Used vehicle market to slip in 2014, US
The used vehicle market in the US is forecast to slide in 2014, ending five successive years of increasing prices, after a steep rise in the supply of late-model second-hand cars and light trucks, says the NADA Used Car Guide.
The increase in late-model used vehicle supply is mainly due to a 18% rise in off-lease volume, the report informs. Older models, aged six to eight years, however, will be less plentiful because of lower new-car sales from 2006 to 2009.
Jonathan Banks, executive automotive analyst for the NADA Used Car Guide, said at the 2014 NADA Convention & Expo in New Orleans, Louisiana:
“These diverging trends will result in late-model used vehicle prices dropping more substantially than their older counterparts.”
Used vehicles aged up to four years will go down in price by an average of 2.5% this year, NADA predicts, while older vehicles (6 to 8 years) will overall remain unchanged.
Overall, all cars aged up to eight years will fall in price by between 0.5% and 1% in 2014, compared to a 0.4% rise in 2013 and a 18% increase since 2007.

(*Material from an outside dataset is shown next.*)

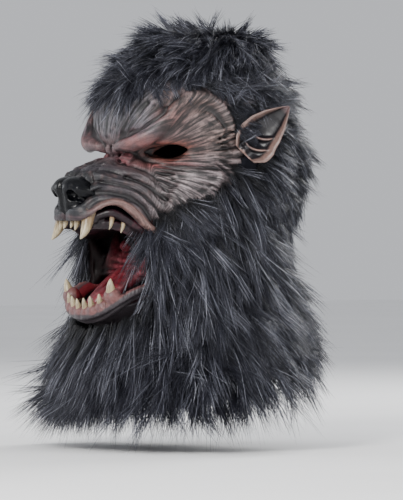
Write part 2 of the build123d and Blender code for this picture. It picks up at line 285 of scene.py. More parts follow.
class Clay:
    """A signed distance in millimetres on a grid. Strokes act on both sides at once."""

    def __init__(self, low, high, step):
        self.low, self.step = np.array(low, float), step
        self.count = np.ceil((np.array(high) - self.low) / step).astype(int) + 1
        self.axes = [F(l + step * np.arange(n)) for l, n in zip(low, self.count)]
        self.field = np.full(self.count, 20, F)
        self.both = self.low[0] == 0

    def window(self, low, high):
        cut = []
        for axis in range(3):
            first = int((low[axis] - self.low[axis]) / self.step)
            last = int((high[axis] - self.low[axis]) / self.step) + 2
            cut.append(slice(max(first, 0), min(max(last, 1), self.count[axis])))
        x, y, z = (a[c] for a, c in zip(self.axes, cut))
        return tuple(cut), x[:, None, None], y[None, :, None], z[None, None, :]

    def add(self, cut, distance, blend):
        a = self.field[cut]
        h = np.maximum(blend - np.abs(a - distance), 0) / blend
        self.field[cut] = np.minimum(a, distance) - h * h * blend * F(0.25)

    def carve(self, cut, distance, blend):
        a = self.field[cut]
        h = np.maximum(blend - np.abs(a + distance), 0) / blend
        self.field[cut] = np.maximum(a, -distance) + h * h * blend * F(0.25)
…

Lease volume still well below 2009 levels
Banks said “Although availability of off-lease units will be better this year, it’s important to place volume levels into historical context. Despite the increase, lease volume will still be 11% below 2009 levels.”

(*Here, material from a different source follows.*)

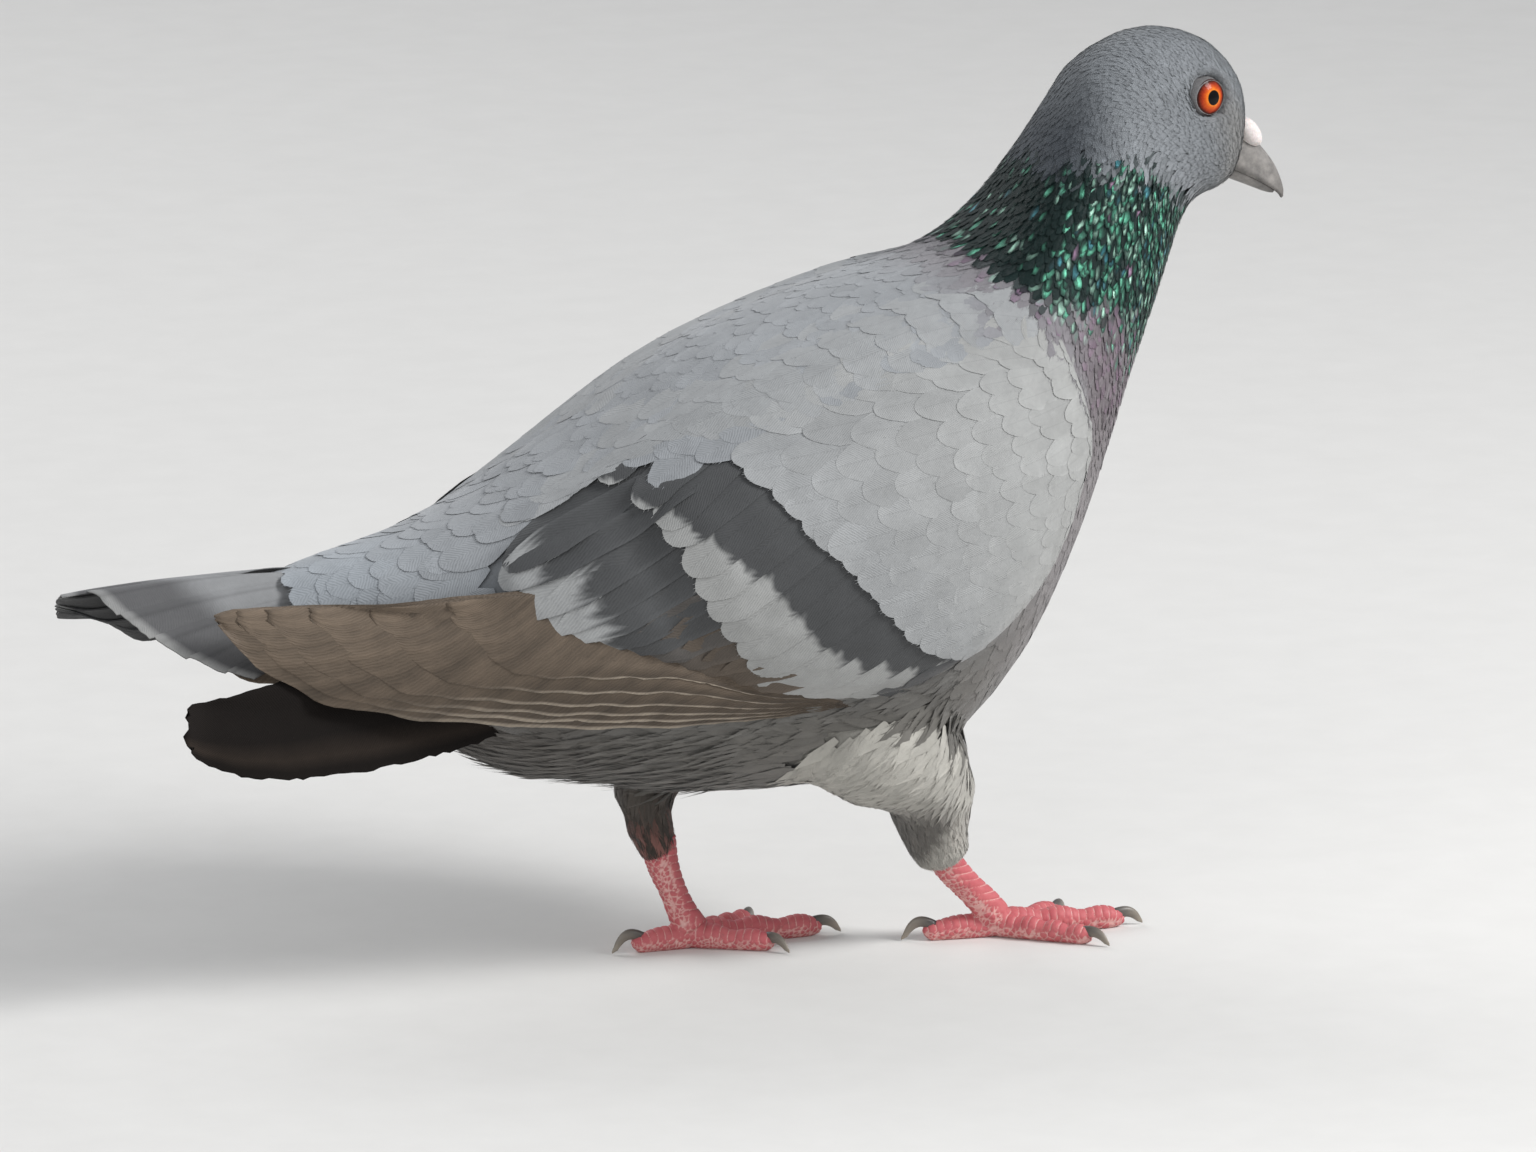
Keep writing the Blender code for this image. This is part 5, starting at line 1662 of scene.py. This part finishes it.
def merged(solids):
    """Several solids' points and triangles as one pair of arrays."""
    counts = np.cumsum([0] + [len(p) for p, _f in solids])
    faces = [f + c for (_p, f), c in zip(solids, counts)]
    return np.concatenate([p for p, _f in solids]), np.concatenate(faces)


def toe_ends(word):
    """Where each toe ends, over the floor: at the root of its claw."""
    middle = np.mean(node_box("foot_" + word), axis=0) / MM
    ends = {}
    for toe in TOE_RADII:
        points, _faces = node_arrays(f"claw_{word}_{toe}")
        away = np.linalg.norm((points / MM - middle)[:, :2], axis=1)
        ends[toe] = points[np.argsort(away)[:6]].mean(0) / MM
    return ends


def make_leg(side):
    """The bare leg and foot as one skin, with plates along the toes and net-like scales elsewhere."""
    word = SIDE_WORDS[side]
    rng = seeded(11 + side)
    line = np.array(SHANK_LINES[side]) + (BODY_ZERO, 0, 0, 0)
    hub, solids, ends = line[-1], [tube(catmull(line, 8))], toe_ends(word)
    for toe, end in ends.items():
        thick, thin = TOE_RADII[toe]
        reach = unit(end - hub[:3]) * (1, 1, 0)
        t = np.linspace(0, 1, 26)
        joints = 1 + 0.09 * np.cos(2 * math.pi * (t * TOE_JOINTS[toe] + 0.5)) * smooth(0.1, 0.3, t)
        radius = (thick + (thin - thick) * t) * joints
        radius[-3:] *= (0.96, 0.82, 0.45)
        path = hub[:3] + (end - hub[:3] + reach * 1.2) * t[:, None]
        path[:, 2] = radius * (1.02 if toe != "hind" else 1.0) - SOLE_SINK
        path[:2, 2] += (0.8, 0.3)
        path[-3:, 2] += (0.0, 0.3, 0.7)
        solids.append(tube(np.column_stack([path, radius])))
    points, quads, normals = remeshed("leg_form", *merged(solids), 0.36 * MM, 4)
    best, along, toe_line = np.full(len(points), 1e9), np.zeros(len(points)), np.zeros((len(points), 3))
    for end in ends.values():
        way = (end - hub[:3]) * MM * (1, 1, 0)
        reach = np.linalg.norm(way)
        way /= reach
        rel = (points - hub[:3] * MM) * (1, 1, 0)
        t = (rel * way).sum(1)
        away = np.linalg.norm(rel - t[:, None] * way, axis=1)
        nearer = (away < best) & (t > 0)
        best, along = np.where(nearer, away, best), np.where(nearer, t, along)
        toe_line[nearer] = way
    shank = smooth(6.8, 9.5, points[:, 2] / MM)
    side_lean = (np.cross(toe_line, normals)[:, 2]) * 0.35
    scute = np.abs(((along / MM / PLATE + side_lean * side_lean) % 1.0) - 0.5) * 2
    rings = np.abs(((points[:, 2] / MM / PLATE + normals[:, 1] * 0.2) % 1.0) - 0.5) * 2
    front, top = smooth(-0.1, 0.5, normals[:, 0]), smooth(-0.05, 0.5, normals[:, 2])
    tree = kd_tree(points[rng.choice(len(points), len(points) // SCALE_SHARE, replace=False)])
    found = (tree.find_n(point, 2) for point in points)
    cell = np.array([(second[2] - first[2]) / (SCALE_EDGE * MM) for first, second in found])
    plates, shank_plates = (np.clip((1 - wave) * 2.6, 0, 1) for wave in (scute, rings))
    share_toe, share_shank = top * (1 - shank), front * shank
    scale = np.clip(cell, 0, 1) * (1 - share_toe) * (1 - share_shank)
    scale += plates * share_toe + shank_plates * share_shank
    pads = smooth(-0.3, -0.9, normals[:, 2]) * (1 - shank)
    rise = (np.sqrt(np.clip(scale, 0, 1)) - 0.7) * SCALE_RISE * MM * (1 - pads)
    points = points + normals * rise[:, None]
    points[:, 2] = np.maximum(points[:, 2], 0.0)
    mesh = array_mesh("leg_" + word, points, [quads])
    give_values(mesh, "scales", scale)
    made = new_piece("leg_" + word, mesh, "leg")
    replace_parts(made, "shank_" + word, "foot_" + word)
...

The following types of vehicles will see the highest increase in volume, and therefore the steepest falls in prices this year, because they have been the best sellers over recent years:
- luxury cars
- subcompact cars
- compact utilities
Tighter supply for certain truck segments are predicted for this year, resulting in the highest price increases:
- compact/large pickups
- large SUVs
- mid-size vans
Economic fundamentals positive for the vehicle market
The fundamental factors that encourage consumer spending are improving. US GDP (gross domestic product) is forecast to grow at its highest level since 2012, employment will continue to improve, house prices are rising and are expected to continue doing so for the rest of this year, and “credit conditions will continue to be advantageous.”
“Economic factors, in addition to the increased dealer focus on used car operations and greater awareness of manufacturer certified pre-owned programs, will keep used vehicle prices at historically high levels despite the anticipated decline.”